→ Task description: The line containing "obj.data.transform(world)" marks the start; return it and every line after it in the listing below, exactly, through the last.
+--
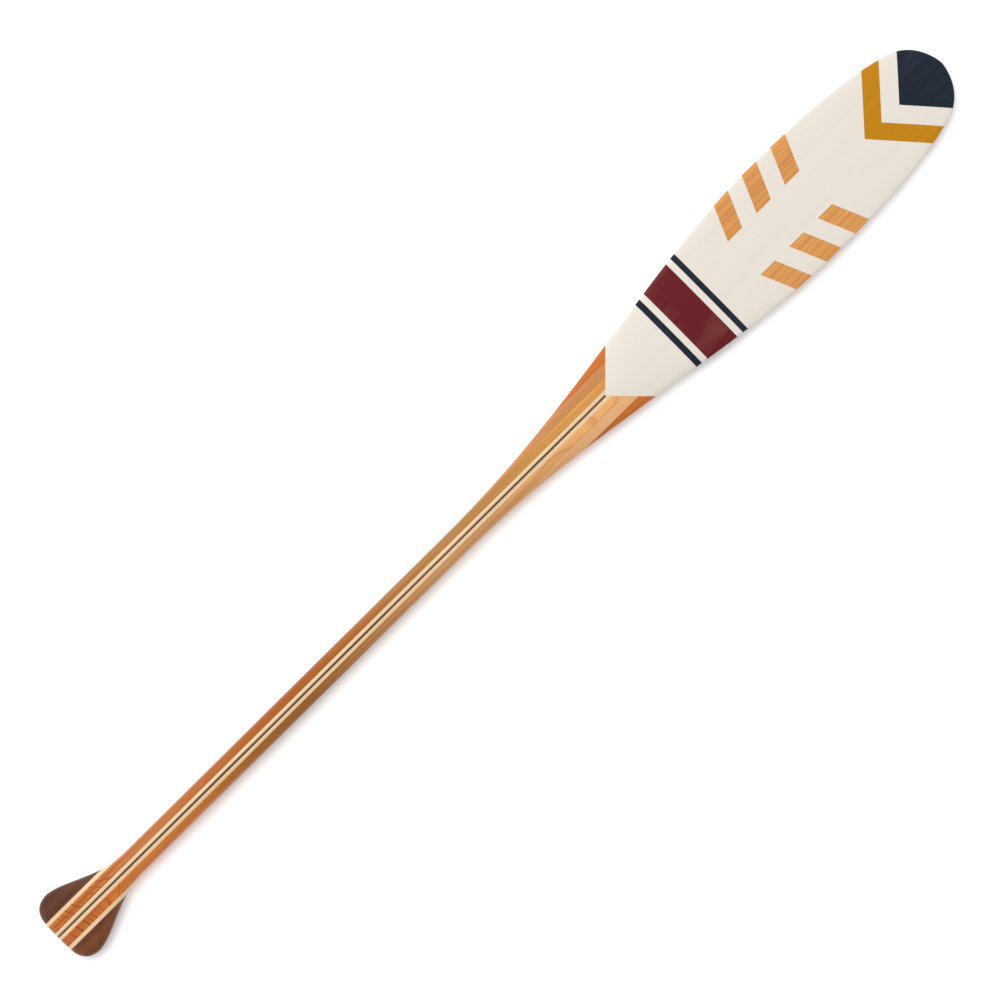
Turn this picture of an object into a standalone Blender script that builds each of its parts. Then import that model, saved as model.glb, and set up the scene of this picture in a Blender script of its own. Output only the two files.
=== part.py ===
"""A laminated wooden canoe paddle with a palm grip and a long narrow blade.

The paddle lies on its back. +X runs along the shaft towards the blade's tip, +Y across the blade and
+Z out of its face. The origin is under the middle of its length, on the surface that it lies on.

Thirteen strips and boards, glued edge to edge along planes square to Y, are carved to one outer form.
That form is written here as a few curves: the outline's half width along the length, the half
thickness along the middle, and the two powers that shape each cross section.
"""

import math

import bmesh
import bpy

# Overall sizes, in metres
OVERALL_LENGTH = 1.448
SHAFT_WIDTH = 0.0315
SHAFT_THICKNESS = 0.029

# The blade's outline, measured back from its tip
BLADE_WIDTH = 0.142
WIDEST_FROM_TIP = 0.252
FLARE_FROM_TIP = 0.801
FLARE_BIAS = 0.88
TIP_RADIUS = 0.383 * BLADE_WIDTH
TIP_ARC_ANGLE = math.radians(75.7)
# A slight point stands this far proud of the tip's arc, and dies away over about this run
TIP_POINT = 0.00145
TIP_POINT_RUN = 0.0024

# The blade's thickness along the middle
BLADE_THICKNESS = 0.010
EVEN_FROM_TIP = 0.330
TIP_THICKNESS = 0.007

# The palm grip, measured from its free end
GRIP_WIDTH = 0.090
GRIP_THICKNESS = 0.024
GRIP_WIDEST_FROM_END = 0.0245
GRIP_NECK_FROM_END = 0.125
GRIP_END_ROUNDING = 0.014
GRIP_OUTLINE_POWERS = (2.05, 4.4)
GRIP_NECK_BIAS = 0.8

# The powers p and q of a cross section, whose height at y is (1 - y^p)^(1/q) of its middle
SHAFT_SECTION = (2.0, 2.0)
THROAT_SECTION = (1.6, 1.9)
BLADE_SECTION = (2.2, 3.2)
GRIP_SECTION = (2.4, 2.0)

# Widths of the laminations across the paddle, and of the glue line between two of them
CORE_STRIP = 0.0025
CORE_STRIPE = 0.0038
SHAFT_BOARD_SPARE = 0.00045
BLADE_STRIP = 0.0113
GRIP_STRIPE = 0.0045
GLUE_LINE = 0.0003

# A lamination that runs out in the outline is cut off where it is this narrow
FEATHER = 0.0003
# The rounded ends are sanded flat this far in
END_FLAT = 0.00005

# Steps of the mesh
GRIP_END_STEPS = 5
GRIP_NECK_STEP = 0.010
THROAT_STEP = 0.030
BLADE_STEP = 0.030
TIP_STEPS = 8
LEAST_STEP = 0.00005
RIM_CROWDING = 2.2
MERGE_WITHIN = 0.000001
SHARP_EDGE = math.radians(40)

WALNUT = "#5f3f2c"
MAPLE = "#efdab0"
SHAFT_CEDAR = "#c98a4e"
TAN_CEDAR = "#dfa163"
RED_CEDAR = "#c4683a"
WOOD_ROUGHNESS = 0.42

GRIP_END = -OVERALL_LENGTH / 2
BLADE_TIP = OVERALL_LENGTH / 2
GRIP_WIDEST = GRIP_END + GRIP_WIDEST_FROM_END
BLADE_WIDEST = BLADE_TIP - WIDEST_FROM_TIP
MID_SHAFT = (GRIP_END + GRIP_NECK_FROM_END + BLADE_TIP - FLARE_FROM_TIP) / 2


def clear_scene():
    for obj in list(bpy.data.objects):
        bpy.data.objects.remove(obj, do_unlink=True)


def ease(t):
    """0 to 1 along half a wave of a cosine, level at both ends."""
    return (1 - math.cos(math.pi * min(max(t, 0.0), 1.0))) / 2


def mix(a, b, t):
    return a + (b - a) * t


def through(start, middle, end, t):
    """A parabola through three values, at t = 0, 1/2 and 1."""
    return start * (1 - t) * (1 - 2 * t) + middle * 4 * t * (1 - t) + end * t * (2 * t - 1)


def blade_side(u, arc_end, arc_end_width):
    """The long swelling side, which leaves the tip's arc along its tangent and ends level."""
    run = WIDEST_FROM_TIP - arc_end
    t = (u - arc_end) / run
    rise = run / math.tan(TIP_ARC_ANGLE) * t * (1 - t) ** 2
    return mix(arc_end_width, BLADE_WIDTH / 2, t * t * (3 - 2 * t)) + rise


def blade_half_width(u):
    """Half the blade's width at u from its tip: a slightly pointed round, a swelling side, a hollow flare."""
    u = max(u, 0.0)
    arc_end = TIP_POINT + TIP_RADIUS * (1 - math.cos(TIP_ARC_ANGLE))
    if u <= arc_end:
        into_arc = u - TIP_POINT * (1 - math.exp(-u / TIP_POINT_RUN))
        return math.sqrt(2 * TIP_RADIUS * into_arc - into_arc**2)
    if u <= WIDEST_FROM_TIP:
        return blade_side(u, arc_end, TIP_RADIUS * math.sin(TIP_ARC_ANGLE))
    t = (u - WIDEST_FROM_TIP) / (FLARE_FROM_TIP - WIDEST_FROM_TIP)
    return mix(BLADE_WIDTH / 2, SHAFT_WIDTH / 2, ease(min(t, 1.0) ** FLARE_BIAS))


def grip_half_width(g):
    """Half the grip's width at g from its end: a crowned end with round corners, then a hollow neck."""
    if g < GRIP_WIDEST_FROM_END:
        along, across = GRIP_OUTLINE_POWERS
        share = 1 - (1 - g / GRIP_WIDEST_FROM_END) ** along
        return GRIP_WIDTH / 2 * max(share, 0.0) ** (1 / across)
    t = (g - GRIP_WIDEST_FROM_END) / (GRIP_NECK_FROM_END - GRIP_WIDEST_FROM_END)
    return mix(GRIP_WIDTH / 2, SHAFT_WIDTH / 2, ease(min(t, 1.0) ** GRIP_NECK_BIAS))


def half_width(x):
    if x > MID_SHAFT:
        return blade_half_width(BLADE_TIP - x)
    return grip_half_width(x - GRIP_END)


def rounded_end(distance, length, powers):
    """The share of full thickness at this distance from an end that rounds over in this length."""
    p, q = powers
    left = 1 - min(max(distance, END_FLAT) / length, 1.0)
    return (1 - left**p) ** (1 / q)


def blade_spine(u):
    """Half the thickness along the middle at u from the tip, and the section's powers there."""
    t = ease((FLARE_FROM_TIP - u) / (FLARE_FROM_TIP - EVEN_FROM_TIP))
    plate = mix(TIP_THICKNESS, BLADE_THICKNESS, min(u / EVEN_FROM_TIP, 1.0))
    spine = mix(SHAFT_THICKNESS, plate, t) / 2
    sections = zip(SHAFT_SECTION, THROAT_SECTION, BLADE_SECTION)
    powers = [through(shaft, throat, blade, t) for shaft, throat, blade in sections]
    return spine * rounded_end(u, TIP_RADIUS, BLADE_SECTION), powers


def grip_spine(g):
    """The same at g from the grip's end."""
    t = ease((GRIP_NECK_FROM_END - g) / (GRIP_NECK_FROM_END - GRIP_WIDEST_FROM_END))
    spine = mix(SHAFT_THICKNESS, GRIP_THICKNESS, t) / 2
    powers = [mix(shaft, grip, t) for shaft, grip in zip(SHAFT_SECTION, GRIP_SECTION)]
    return spine * rounded_end(g, GRIP_END_ROUNDING, SHAFT_SECTION), powers


def half_thickness(x, y):
    """Half the thickness of the carved form at x and y."""
    if x > MID_SHAFT:
        spine, (p, q) = blade_spine(BLADE_TIP - x)
    else:
        spine, (p, q) = grip_spine(x - GRIP_END)
    share = min(abs(y) / half_width(x), 1.0)
    return spine * (1 - share**p) ** (1 / q)


def where_wide(width, narrow, wide):
    """The x between a narrow place and a wide one at which the outline's half width is this."""
    for _ in range(50):
        middle = (narrow + wide) / 2
        if half_width(middle) < width:
            narrow = middle
        else:
            wide = middle
    return wide


def crossings(width, in_grip, in_blade):
    """Each x where the outline passes this half width, in the grip, in the blade or in both."""
    spans = []
    if in_grip:
        spans += [(GRIP_END, GRIP_WIDEST), (MID_SHAFT, GRIP_WIDEST)]
    if in_blade:
        spans += [(MID_SHAFT, BLADE_WIDEST), (BLADE_TIP, BLADE_WIDEST)]
    return [
        where_wide(width, narrow, wide)
        for narrow, wide in spans
        if half_width(narrow) < width < half_width(wide)
    ]


def even_steps(start, end, step):
    count = max(1, round(abs(end - start) / step))
    return [mix(start, end, i / count) for i in range(count + 1)]


def crowded_steps(start, end, count):
    """Steps that crowd towards the start by a cubic rule."""
    return [mix(start, end, (i / count) ** 3) for i in range(count + 1)]


def stations():
    """The x of every ring of the mesh, close together only where the form curves."""
    grip_round = GRIP_END + GRIP_END_ROUNDING
    tip_round = BLADE_TIP - TIP_RADIUS
    found = crowded_steps(GRIP_END, grip_round, GRIP_END_STEPS)
    found += even_steps(grip_round, GRIP_END + GRIP_NECK_FROM_END, GRIP_NECK_STEP)
    found += even_steps(BLADE_TIP - FLARE_FROM_TIP, BLADE_WIDEST, THROAT_STEP)
    found += even_steps(BLADE_WIDEST, tip_round, BLADE_STEP)
    found += crowded_steps(BLADE_TIP, tip_round, TIP_STEPS)
    return found


def rings_of(inner, outer, in_grip, in_blade):
    """The x of each ring of the lamination from inner to outer, with one where its outer edge is met."""
    reach = inner + FEATHER if inner > 0 else outer
    ends = crossings(reach, in_grip, in_blade)
    found = []
    for x in crossings(outer, in_grip, in_blade) + ends + stations():
        inside = ends[0] <= x <= ends[-1]
        if inside and all(abs(x - other) >= LEAST_STEP for other in found):
            found.append(x)
    return sorted(found)


def wood(name, colour):
    """A varnished wood of this colour, given as an sRGB hex value."""
    material = bpy.data.materials.new(name)
    material.use_nodes = True
    parts = [int(colour[i : i + 2], 16) / 255 for i in (1, 3, 5)]
    linear = [p / 12.92 if p <= 0.04045 else ((p + 0.055) / 1.055) ** 2.4 for p in parts]
    shader = material.node_tree.nodes["Principled BSDF"]
    shader.inputs["Base Color"].default_value = (*linear, 1)
    shader.inputs["Roughness"].default_value = WOOD_ROUGHNESS
    shader.inputs["Metallic"].default_value = 0
    material.diffuse_color = (*linear, 1)
    return material


def section_ring(x, inner, outer, columns):
    """The closed outline of a lamination's section at x: along its face, then back along its underside."""
    reach = min(outer, half_width(x))
    shares = [1 - (1 - j / columns) ** RIM_CROWDING for j in range(columns + 1)]
    face = [(y, half_thickness(x, y)) for y in (mix(inner, reach, s) for s in shares)]
    return face + [(y, -z) for y, z in reversed(face)]


def lamination(name, inner, outer, columns, material, parent, side=1, in_grip=True, in_blade=True):
    """One strip or board between the glue planes at y = inner and y = outer, carved to the form.

    side is 1 to the left of the blade's direction and -1 to the right. The object stands at its
    inner glue plane.
    """
    bm = bmesh.new()
    rings = []
    origin = max(inner, 0.0)
    for x in rings_of(inner, outer, in_grip, in_blade):
        ring = section_ring(x, inner, outer, columns)
        rings.append([bm.verts.new((x, side * (y - origin), z)) for y, z in ring])
    for before, after in zip(rings, rings[1:]):
        for i in range(len(before)):
            bm.faces.new((before[i - 1], before[i], after[i], after[i - 1]))
    bm.faces.new(rings[0])
    bm.faces.new(rings[-1])
    bmesh.ops.remove_doubles(bm, verts=bm.verts, dist=MERGE_WITHIN)
    bmesh.ops.recalc_face_normals(bm, faces=bm.faces)
    mesh = bpy.data.meshes.new(name)
    bm.to_mesh(mesh)
    bm.free()
    mesh.materials.append(material)
    mesh.shade_smooth()
    mesh.set_sharp_from_angle(angle=SHARP_EDGE)
    obj = bpy.data.objects.new(name, mesh)
    bpy.context.collection.objects.link(obj)
    obj.parent = parent
    obj.location = (0, side * origin, 0)
    return obj


def middle_plane():
    """An empty on the paddle's middle plane, at the height that puts the core strip on the surface."""
    empty = bpy.data.objects.new("paddle", None)
    empty.location = (0, 0, half_thickness(MID_SHAFT, CORE_STRIP / 2))
    bpy.context.collection.objects.link(empty)
    return empty


def build():
    clear_scene()
    paddle = middle_plane()
    walnut = wood("walnut", WALNUT)
    maple = wood("maple", MAPLE)
    shaft_cedar = wood("shaft_cedar", SHAFT_CEDAR)
    tan_cedar = wood("tan_cedar", TAN_CEDAR)
    red_cedar = wood("red_cedar", RED_CEDAR)

    core = CORE_STRIP / 2
    stripe = core + GLUE_LINE
    board = core + CORE_STRIPE + GLUE_LINE
    board_edge = SHAFT_WIDTH / 2 + SHAFT_BOARD_SPARE
    beside_board = board_edge + GLUE_LINE
    blade_strip_edge = board_edge + BLADE_STRIP
    grip_stripe_edge = board_edge + GRIP_STRIPE

    lamination("core_strip", -core, core, 1, walnut, paddle)
    for hand, side in (("left", 1), ("right", -1)):
        lamination(f"core_stripe_{hand}", stripe, core + CORE_STRIPE, 1, maple, paddle, side)
        lamination(f"shaft_board_{hand}", board, board_edge, 5, shaft_cedar, paddle, side)
        lamination(
            f"blade_strip_{hand}",
            beside_board,
            blade_strip_edge,
            3,
            tan_cedar,
            paddle,
            side,
            in_grip=False,
        )
        lamination(
            f"blade_panel_{hand}",
            blade_strip_edge + GLUE_LINE,
            BLADE_WIDTH,
            7,
            red_cedar,
            paddle,
            side,
            in_grip=False,
        )
        lamination(
            f"grip_stripe_{hand}",
            beside_board,
            grip_stripe_edge,
            2,
            maple,
            paddle,
            side,
            in_blade=False,
        )
        lamination(
            f"grip_wing_{hand}",
            grip_stripe_edge + GLUE_LINE,
            GRIP_WIDTH,
            6,
            walnut,
            paddle,
            side,
            in_blade=False,
        )


build()
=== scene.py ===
"""A laminated wooden canoe paddle with a painted blade, lying on its back on a white floor.

The paddle's strips and boards are carved finely here to the same form as the CAD solids, and each one
replaces its node. The painted pattern is laid over the blade as thin coats with a thickness of their own.
"""

import math

import bmesh
import bpy
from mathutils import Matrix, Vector


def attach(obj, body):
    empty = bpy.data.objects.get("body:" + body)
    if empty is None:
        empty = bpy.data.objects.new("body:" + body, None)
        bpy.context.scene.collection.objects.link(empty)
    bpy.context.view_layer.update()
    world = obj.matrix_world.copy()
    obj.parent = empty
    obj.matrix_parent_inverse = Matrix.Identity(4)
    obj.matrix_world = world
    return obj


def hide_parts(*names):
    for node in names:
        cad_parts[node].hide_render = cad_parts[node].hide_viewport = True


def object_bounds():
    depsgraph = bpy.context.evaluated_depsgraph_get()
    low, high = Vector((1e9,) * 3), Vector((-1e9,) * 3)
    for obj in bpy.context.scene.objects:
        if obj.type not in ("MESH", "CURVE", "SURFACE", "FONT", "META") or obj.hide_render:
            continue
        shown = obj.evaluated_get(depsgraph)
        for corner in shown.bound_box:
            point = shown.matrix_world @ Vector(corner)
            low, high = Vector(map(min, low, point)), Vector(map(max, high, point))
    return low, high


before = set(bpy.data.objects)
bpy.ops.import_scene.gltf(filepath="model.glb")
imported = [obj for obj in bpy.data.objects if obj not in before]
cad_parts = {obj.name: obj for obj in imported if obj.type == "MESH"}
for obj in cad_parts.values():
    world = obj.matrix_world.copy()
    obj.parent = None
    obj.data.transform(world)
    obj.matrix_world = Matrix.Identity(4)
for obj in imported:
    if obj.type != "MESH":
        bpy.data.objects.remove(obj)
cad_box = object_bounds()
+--
→ Exercise answer:
    obj.data.transform(world)
    obj.matrix_world = Matrix.Identity(4)
for obj in imported:
    if obj.type != "MESH":
        bpy.data.objects.remove(obj)
cad_box = object_bounds()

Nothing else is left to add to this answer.